A class that handles solving an integro-differential equation of the form

\[\begin{split}\frac{dy}{dx} & = c(y, x) + d(x) \int_{\alpha(x)}^{\beta(x)} k(x, s) \, F( y(s) ) \, ds, \\ & x \in [a, b], \quad y(a) = y_0.\end{split}\]

x¶

The positions where the solution is calculated (i.e., where y is evaluated).

Type:	`numpy.ndarray`

y¶

The solution \(y(x)\). None until IDESolver.solve() is finished.

Type:	`numpy.ndarray`

global_error¶

The final global error estimate. None until IDESolver.solve() is finished.

Type:	`float`

iteration¶

The current iteration. None until IDESolver.solve() starts.

Type:	`int`

y_intermediate¶: The intermediate solutions. Only exists if store_intermediate_y is True.

Parameters:

x (numpy.ndarray) – The array of \(x\) values to find the solution \(y(x)\) at. Generally something like numpy.linspace(a, b, num_pts).
y_0 (float or complex) – The initial condition, \(y_0 = y(a)\).
c – The function \(c(y, x)\).
d – The function \(d(x)\).
k – The kernel function \(k(x, s)\).
f – The function \(F(y)\).
lower_bound – The lower bound function \(\alpha(x)\).
upper_bound – The upper bound function \(\beta(x)\).
global_error_tolerance (float) – The algorithm will continue until the global errors goes below this or uses more than max_iterations iterations. If None, the algorithm continues until hitting max_iterations.
max_iterations (int) – The maximum number of iterations to use. If None, iteration will not stop unless the global_error_tolerance is satisfied. Defaults to None.
ode_method (str) – The ODE solution method to use. As the method option of scipy.integrate.solve_ivp(). Defaults to 'RK45', which is good for non-stiff systems.
ode_atol (float) – The absolute tolerance for the ODE solver. As the atol argument of scipy.integrate.solve_ivp().
ode_rtol (float) – The relative tolerance for the ODE solver. As the rtol argument of scipy.integrate.solve_ivp().
int_atol (float) – The absolute tolerance for the integration routine. As the epsabs argument of scipy.integrate.quad().
int_rtol (float) – The relative tolerance for the integration routine. As the epsrel argument of scipy.integrate.quad().
interpolation_kind (str) – The type of interpolation to use. As the kind argument of scipy.interpolate.interp1d. Defaults to 'cubic'.
smoothing_factor (float) – The smoothing factor used to combine the current guess with the new guess at each iteration. Defaults to 0.5.
store_intermediate_y (bool) – If True, the intermediate guesses for \(y(x)\) at each iteration will be stored in the attribute y_intermediate.
global_error_function – The function to use to calculate the global error.
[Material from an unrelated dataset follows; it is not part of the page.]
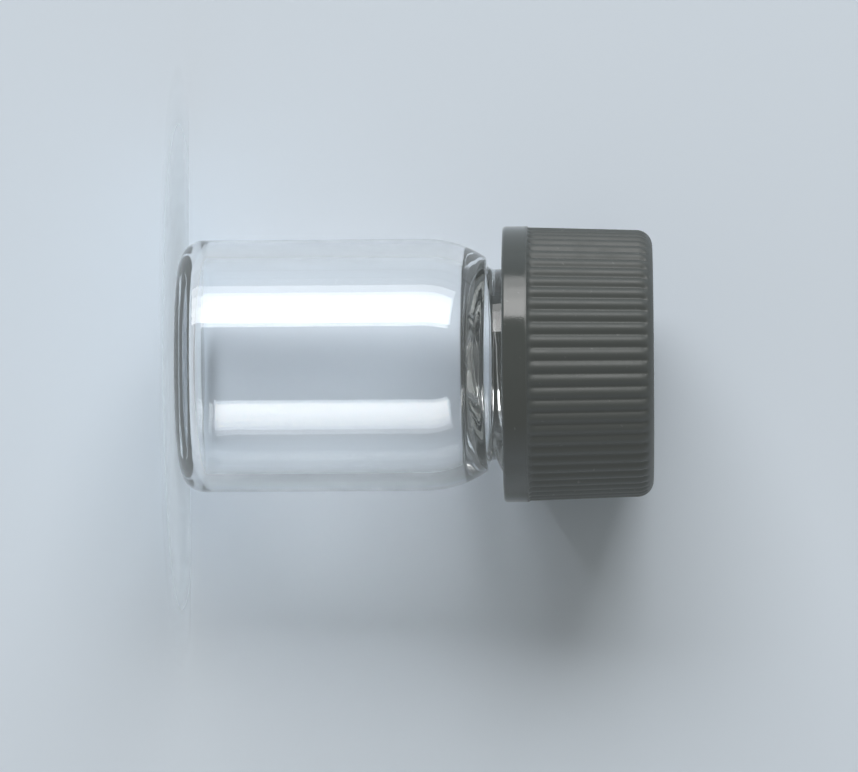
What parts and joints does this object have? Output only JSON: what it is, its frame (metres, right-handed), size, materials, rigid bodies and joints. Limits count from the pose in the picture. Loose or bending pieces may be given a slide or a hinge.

Defaults to global_error().

solve(callback: Optional[Callable] = None) → numpy.ndarray[source]¶

Compute the solution to the IDE.

Will emit a warning message if the global error increases on an iteration. This does not necessarily mean that the algorithm is not converging, but may indicate that it’s having problems.

Will emit a warning message if the maximum number of iterations is used without reaching the global error tolerance.

Parameters:	callback – A function to call after each iteration. The function is passed the `IDESolver` instance, the current \(y\) guess, and the current global error.
Returns:	The solution to the IDE (i.e., \(y(x)\)).
Return type:	`numpy.ndarray`

idesolver.global_error(y1: numpy.ndarray, y2: numpy.ndarray) → float[source]¶

The default global error function.

The estimate is the square root of the sum of squared differences between y1 and y2.

Parameters:	y1 (`numpy.ndarray`) – A guess of the solution. y2 (`numpy.ndarray`) – Another guess of the solution.
Returns:	error – The global error estimate between y1 and y2.
Return type:	`float`

idesolver.complex_quad(integrand: Callable, lower_bound: float, upper_bound: float, **kwargs) -> (<class 'complex'>, <class 'float'>, <class 'float'>, <class 'tuple'>, <class 'tuple'>)[source]¶: A thin wrapper over scipy.integrate.quad() that handles splitting the real and complex parts of the integral and recombining them. Keyword arguments are passed to both of the internal quad calls.